-- begin --
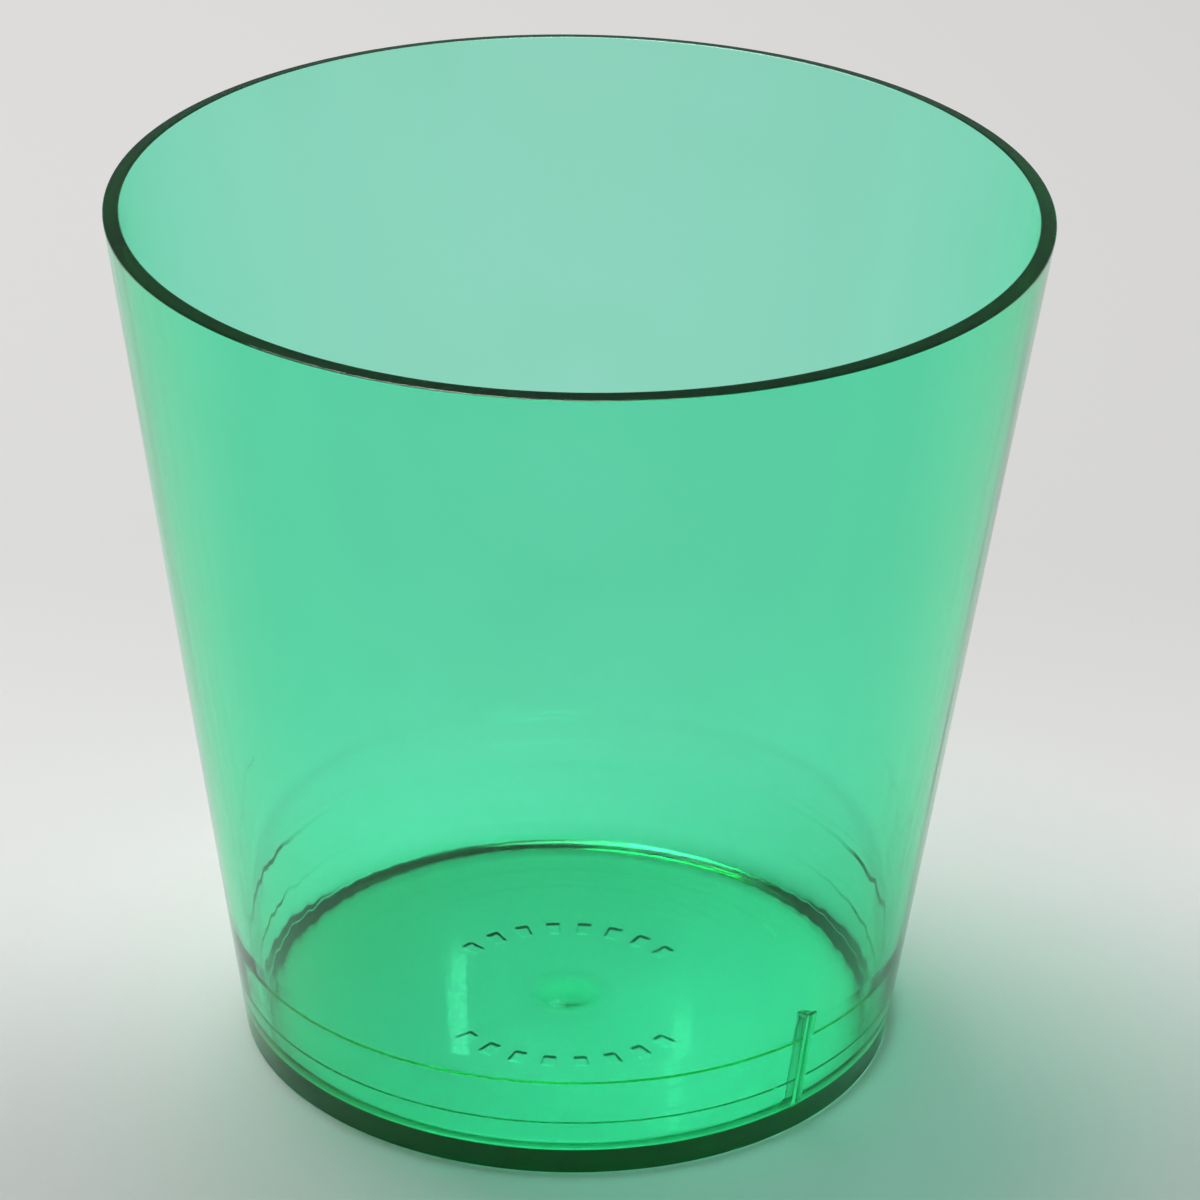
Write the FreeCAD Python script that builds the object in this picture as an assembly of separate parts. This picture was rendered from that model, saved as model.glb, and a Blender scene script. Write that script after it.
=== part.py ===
import FreeCAD, Part
import math
import os

# Florist bucket: one clear plastic moulding, open at the top, wider at the mouth than at the foot.
# Millimetres, +Z up. The origin is the centre of the standing ring, on the surface it stands on.
# The moulding is modelled as its named regions, which meet face to face and never overlap.

# Driving dimensions
HEIGHT = 126.5
MOUTH_RADIUS = 65.0          # outside of the wall at the rim
FOOT_RADIUS = 47.1           # outside of the wall carried down to the table
WALL = 2.25                  # measured level, so the same at every height
LIP_ROUNDING = 0.3
LIP_DROP = 0.35              # outer edge of the lip below its inner edge, so it is square to the leaning wall

# Foot band: the lowest part of the wall, thickened inwards by two small steps
BAND_HEIGHT = 15.0           # height of the upper step
UPPER_STEP = 0.3
LOWER_STEP_HEIGHT = 7.9
LOWER_STEP = 0.2
FOOT_ROUNDING = 0.2
INSIDE_FILLET = 3.6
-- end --
## Exercise description
Return the material in full, exactly as shown.

## Written solution
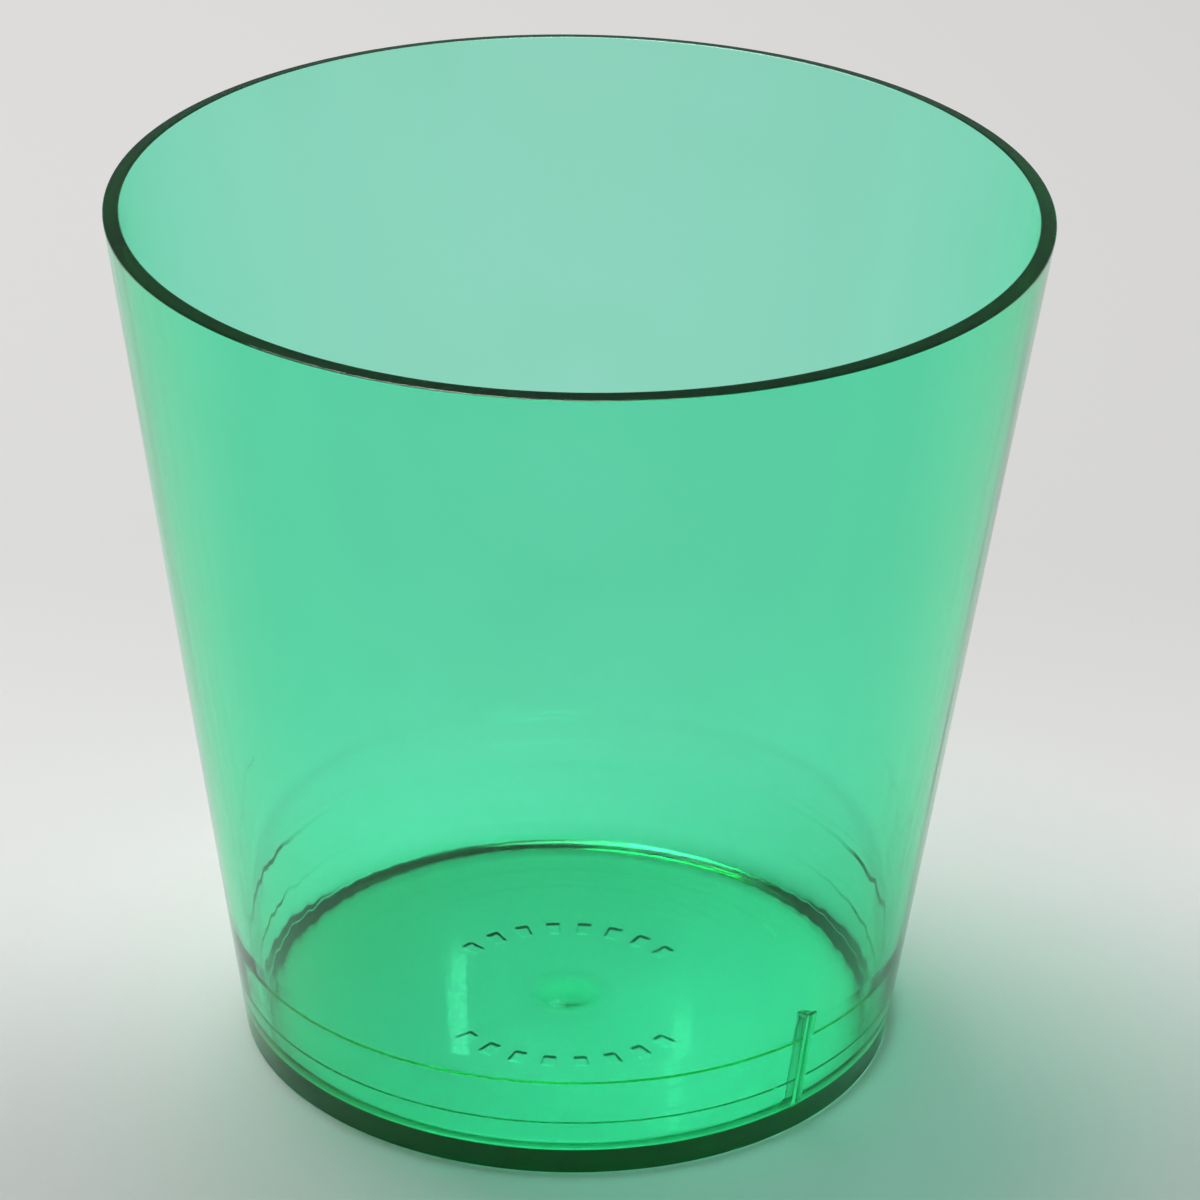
Write the FreeCAD Python script that builds the object in this picture as an assembly of separate parts. This picture was rendered from that model, saved as model.glb, and a Blender scene script. Write that script after it.
=== part.py ===
import FreeCAD, Part
import math
import os

# Florist bucket: one clear plastic moulding, open at the top, wider at the mouth than at the foot.
# Millimetres, +Z up. The origin is the centre of the standing ring, on the surface it stands on.
# The moulding is modelled as its named regions, which meet face to face and never overlap.

# Driving dimensions
HEIGHT = 126.5
MOUTH_RADIUS = 65.0          # outside of the wall at the rim
FOOT_RADIUS = 47.1           # outside of the wall carried down to the table
WALL = 2.25                  # measured level, so the same at every height
LIP_ROUNDING = 0.3
LIP_DROP = 0.35              # outer edge of the lip below its inner edge, so it is square to the leaning wall

# Foot band: the lowest part of the wall, thickened inwards by two small steps
BAND_HEIGHT = 15.0           # height of the upper step
UPPER_STEP = 0.3
LOWER_STEP_HEIGHT = 7.9
LOWER_STEP = 0.2
FOOT_ROUNDING = 0.2
INSIDE_FILLET = 3.6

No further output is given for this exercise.